== Stated goal ==
Write out the whole listing exactly as it stands.
---------- Listed entries
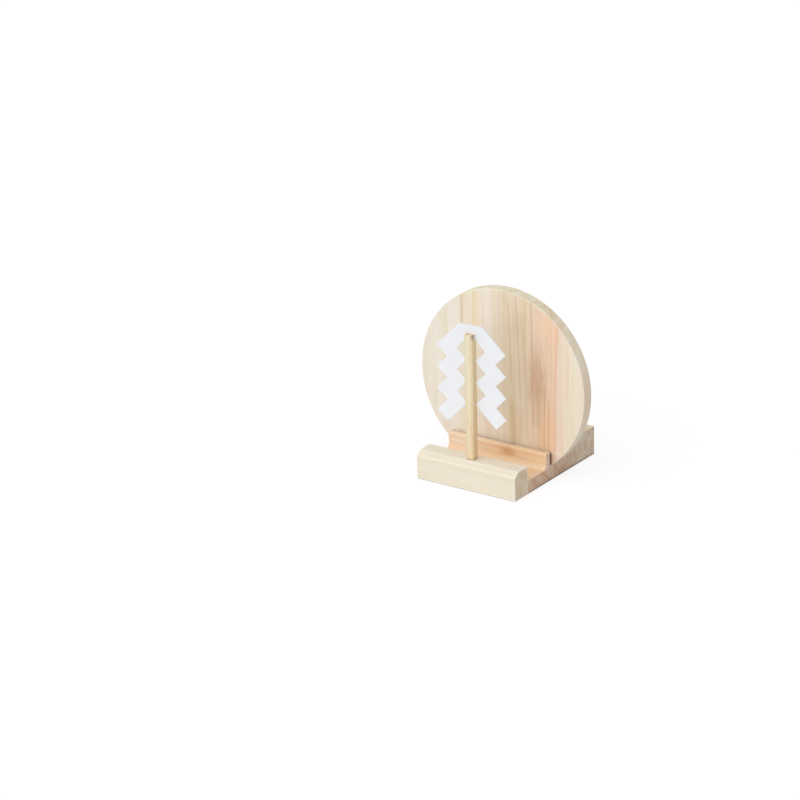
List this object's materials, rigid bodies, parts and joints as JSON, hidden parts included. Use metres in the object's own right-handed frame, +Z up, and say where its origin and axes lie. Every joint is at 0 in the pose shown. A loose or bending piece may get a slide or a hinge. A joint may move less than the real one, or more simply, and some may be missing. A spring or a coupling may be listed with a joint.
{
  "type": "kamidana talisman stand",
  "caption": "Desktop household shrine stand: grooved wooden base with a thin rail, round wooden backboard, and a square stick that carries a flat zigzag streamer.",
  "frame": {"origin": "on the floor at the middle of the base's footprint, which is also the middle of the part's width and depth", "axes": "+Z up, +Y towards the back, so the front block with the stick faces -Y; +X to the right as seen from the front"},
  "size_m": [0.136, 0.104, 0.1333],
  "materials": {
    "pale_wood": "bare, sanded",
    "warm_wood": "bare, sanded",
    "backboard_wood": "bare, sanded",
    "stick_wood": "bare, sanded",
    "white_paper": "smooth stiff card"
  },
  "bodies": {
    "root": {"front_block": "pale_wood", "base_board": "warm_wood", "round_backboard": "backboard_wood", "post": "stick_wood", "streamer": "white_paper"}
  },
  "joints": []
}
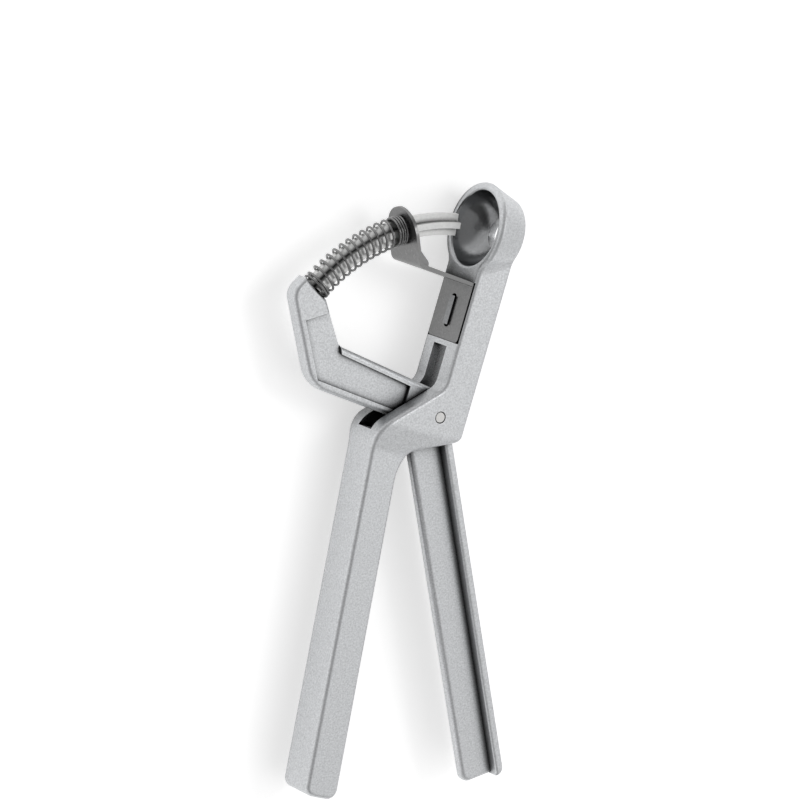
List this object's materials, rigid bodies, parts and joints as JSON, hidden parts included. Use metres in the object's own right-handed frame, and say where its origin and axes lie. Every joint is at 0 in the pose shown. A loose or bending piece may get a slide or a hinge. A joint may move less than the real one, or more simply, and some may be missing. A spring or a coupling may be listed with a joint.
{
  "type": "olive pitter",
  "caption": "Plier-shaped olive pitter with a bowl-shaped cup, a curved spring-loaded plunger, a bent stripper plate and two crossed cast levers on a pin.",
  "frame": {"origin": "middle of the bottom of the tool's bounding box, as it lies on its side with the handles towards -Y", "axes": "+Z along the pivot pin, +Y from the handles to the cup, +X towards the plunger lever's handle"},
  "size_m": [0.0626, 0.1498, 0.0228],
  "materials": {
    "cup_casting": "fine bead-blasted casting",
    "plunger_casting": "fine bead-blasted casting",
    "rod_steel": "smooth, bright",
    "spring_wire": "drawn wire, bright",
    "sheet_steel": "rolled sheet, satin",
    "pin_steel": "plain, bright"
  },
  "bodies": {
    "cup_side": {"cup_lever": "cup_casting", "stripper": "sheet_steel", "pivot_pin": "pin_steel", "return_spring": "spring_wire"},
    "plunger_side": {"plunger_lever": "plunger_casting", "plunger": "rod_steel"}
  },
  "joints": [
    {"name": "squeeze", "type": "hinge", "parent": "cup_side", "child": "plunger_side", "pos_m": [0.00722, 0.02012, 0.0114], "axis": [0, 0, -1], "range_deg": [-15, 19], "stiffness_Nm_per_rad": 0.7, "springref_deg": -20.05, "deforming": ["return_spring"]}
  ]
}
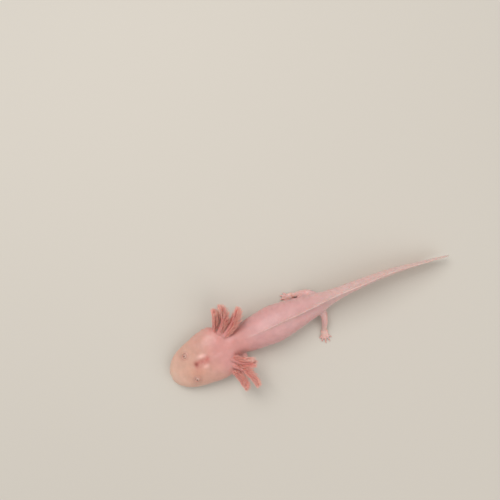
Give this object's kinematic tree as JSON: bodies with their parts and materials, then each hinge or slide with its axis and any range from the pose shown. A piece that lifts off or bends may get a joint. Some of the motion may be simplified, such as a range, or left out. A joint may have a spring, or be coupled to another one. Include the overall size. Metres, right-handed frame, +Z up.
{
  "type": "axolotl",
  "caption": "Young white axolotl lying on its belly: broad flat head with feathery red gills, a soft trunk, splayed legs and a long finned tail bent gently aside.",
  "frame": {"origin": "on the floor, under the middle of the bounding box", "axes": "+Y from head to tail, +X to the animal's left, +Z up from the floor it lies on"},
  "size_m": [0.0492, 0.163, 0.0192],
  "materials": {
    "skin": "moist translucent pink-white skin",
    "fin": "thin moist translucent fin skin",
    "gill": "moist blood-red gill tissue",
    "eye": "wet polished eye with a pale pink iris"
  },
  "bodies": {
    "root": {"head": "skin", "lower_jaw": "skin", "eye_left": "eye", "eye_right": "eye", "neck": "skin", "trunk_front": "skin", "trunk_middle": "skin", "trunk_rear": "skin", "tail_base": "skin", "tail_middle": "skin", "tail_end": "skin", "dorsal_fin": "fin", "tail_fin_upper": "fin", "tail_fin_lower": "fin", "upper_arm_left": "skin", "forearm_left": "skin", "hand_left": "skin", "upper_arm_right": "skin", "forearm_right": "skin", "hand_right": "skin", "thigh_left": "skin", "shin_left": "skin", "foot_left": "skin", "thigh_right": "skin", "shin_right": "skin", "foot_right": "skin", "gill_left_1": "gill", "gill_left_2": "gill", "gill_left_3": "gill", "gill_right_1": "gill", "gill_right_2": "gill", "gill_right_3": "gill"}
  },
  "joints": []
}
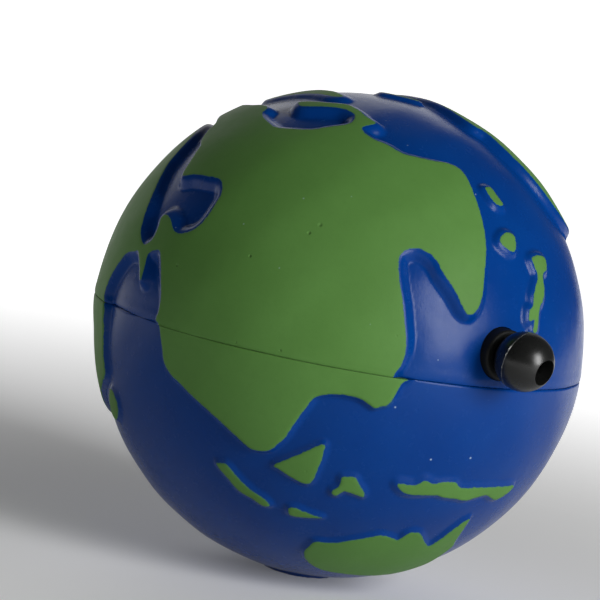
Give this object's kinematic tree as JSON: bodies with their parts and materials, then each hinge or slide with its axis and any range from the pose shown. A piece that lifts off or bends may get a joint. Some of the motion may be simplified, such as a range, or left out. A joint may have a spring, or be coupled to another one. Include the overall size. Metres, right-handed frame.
--------------------
== Finished answer ==
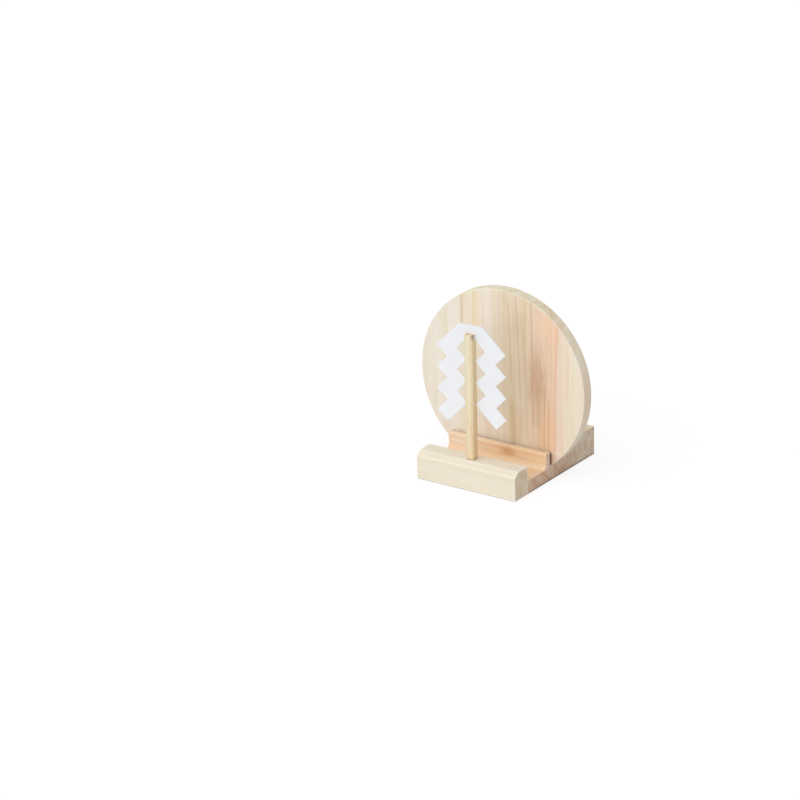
List this object's materials, rigid bodies, parts and joints as JSON, hidden parts included. Use metres in the object's own right-handed frame, +Z up, and say where its origin and axes lie. Every joint is at 0 in the pose shown. A loose or bending piece may get a slide or a hinge. A joint may move less than the real one, or more simply, and some may be missing. A spring or a coupling may be listed with a joint.
{
  "type": "kamidana talisman stand",
  "caption": "Desktop household shrine stand: grooved wooden base with a thin rail, round wooden backboard, and a square stick that carries a flat zigzag streamer.",
  "frame": {"origin": "on the floor at the middle of the base's footprint, which is also the middle of the part's width and depth", "axes": "+Z up, +Y towards the back, so the front block with the stick faces -Y; +X to the right as seen from the front"},
  "size_m": [0.136, 0.104, 0.1333],
  "materials": {
    "pale_wood": "bare, sanded",
    "warm_wood": "bare, sanded",
    "backboard_wood": "bare, sanded",
    "stick_wood": "bare, sanded",
    "white_paper": "smooth stiff card"
  },
  "bodies": {
    "root": {"front_block": "pale_wood", "base_board": "warm_wood", "round_backboard": "backboard_wood", "post": "stick_wood", "streamer": "white_paper"}
  },
  "joints": []
}
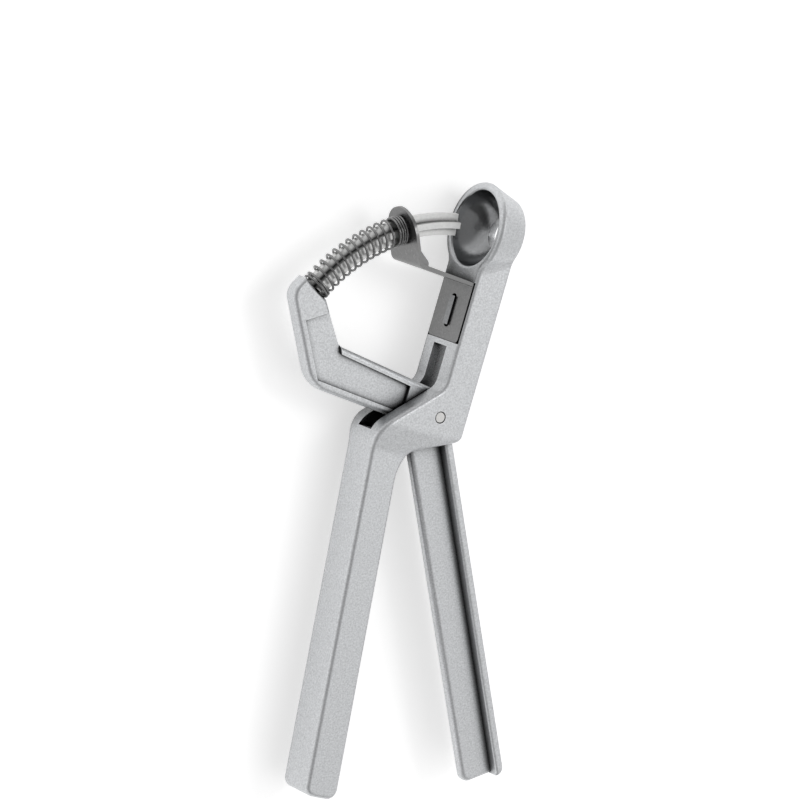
List this object's materials, rigid bodies, parts and joints as JSON, hidden parts included. Use metres in the object's own right-handed frame, and say where its origin and axes lie. Every joint is at 0 in the pose shown. A loose or bending piece may get a slide or a hinge. A joint may move less than the real one, or more simply, and some may be missing. A spring or a coupling may be listed with a joint.
{
  "type": "olive pitter",
  "caption": "Plier-shaped olive pitter with a bowl-shaped cup, a curved spring-loaded plunger, a bent stripper plate and two crossed cast levers on a pin.",
  "frame": {"origin": "middle of the bottom of the tool's bounding box, as it lies on its side with the handles towards -Y", "axes": "+Z along the pivot pin, +Y from the handles to the cup, +X towards the plunger lever's handle"},
  "size_m": [0.0626, 0.1498, 0.0228],
  "materials": {
    "cup_casting": "fine bead-blasted casting",
    "plunger_casting": "fine bead-blasted casting",
    "rod_steel": "smooth, bright",
    "spring_wire": "drawn wire, bright",
    "sheet_steel": "rolled sheet, satin",
    "pin_steel": "plain, bright"
  },
  "bodies": {
    "cup_side": {"cup_lever": "cup_casting", "stripper": "sheet_steel", "pivot_pin": "pin_steel", "return_spring": "spring_wire"},
    "plunger_side": {"plunger_lever": "plunger_casting", "plunger": "rod_steel"}
  },
  "joints": [
    {"name": "squeeze", "type": "hinge", "parent": "cup_side", "child": "plunger_side", "pos_m": [0.00722, 0.02012, 0.0114], "axis": [0, 0, -1], "range_deg": [-15, 19], "stiffness_Nm_per_rad": 0.7, "springref_deg": -20.05, "deforming": ["return_spring"]}
  ]
}
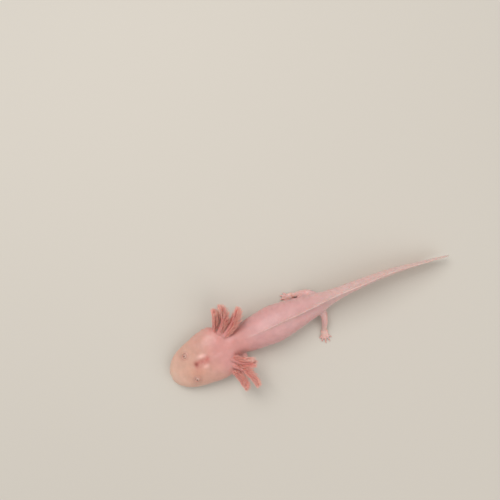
Give this object's kinematic tree as JSON: bodies with their parts and materials, then each hinge or slide with its axis and any range from the pose shown. A piece that lifts off or bends may get a joint. Some of the motion may be simplified, such as a range, or left out. A joint may have a spring, or be coupled to another one. Include the overall size. Metres, right-handed frame, +Z up.
{
  "type": "axolotl",
  "caption": "Young white axolotl lying on its belly: broad flat head with feathery red gills, a soft trunk, splayed legs and a long finned tail bent gently aside.",
  "frame": {"origin": "on the floor, under the middle of the bounding box", "axes": "+Y from head to tail, +X to the animal's left, +Z up from the floor it lies on"},
  "size_m": [0.0492, 0.163, 0.0192],
  "materials": {
    "skin": "moist translucent pink-white skin",
    "fin": "thin moist translucent fin skin",
    "gill": "moist blood-red gill tissue",
    "eye": "wet polished eye with a pale pink iris"
  },
  "bodies": {
    "root": {"head": "skin", "lower_jaw": "skin", "eye_left": "eye", "eye_right": "eye", "neck": "skin", "trunk_front": "skin", "trunk_middle": "skin", "trunk_rear": "skin", "tail_base": "skin", "tail_middle": "skin", "tail_end": "skin", "dorsal_fin": "fin", "tail_fin_upper": "fin", "tail_fin_lower": "fin", "upper_arm_left": "skin", "forearm_left": "skin", "hand_left": "skin", "upper_arm_right": "skin", "forearm_right": "skin", "hand_right": "skin", "thigh_left": "skin", "shin_left": "skin", "foot_left": "skin", "thigh_right": "skin", "shin_right": "skin", "foot_right": "skin", "gill_left_1": "gill", "gill_left_2": "gill", "gill_left_3": "gill", "gill_right_1": "gill", "gill_right_2": "gill", "gill_right_3": "gill"}
  },
  "joints": []
}
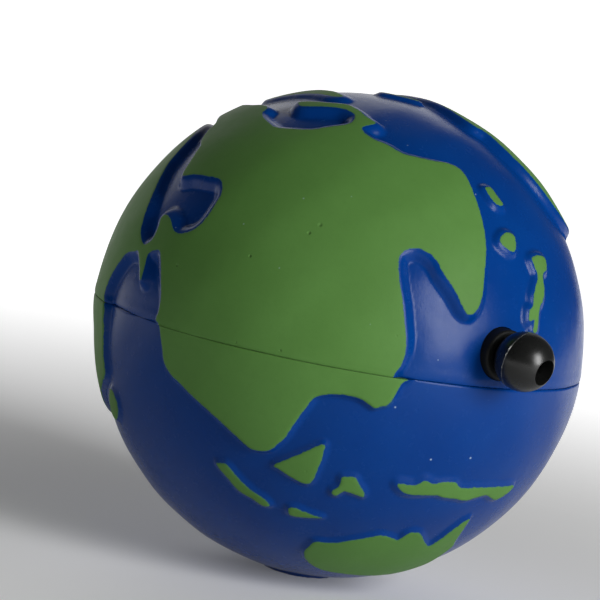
Give this object's kinematic tree as JSON: bodies with their parts and materials, then each hinge or slide with its axis and any range from the pose shown. A piece that lifts off or bends may get a joint. Some of the motion may be simplified, such as a range, or left out. A joint may have a spring, or be coupled to another one. Include the overall size. Metres, right-handed frame.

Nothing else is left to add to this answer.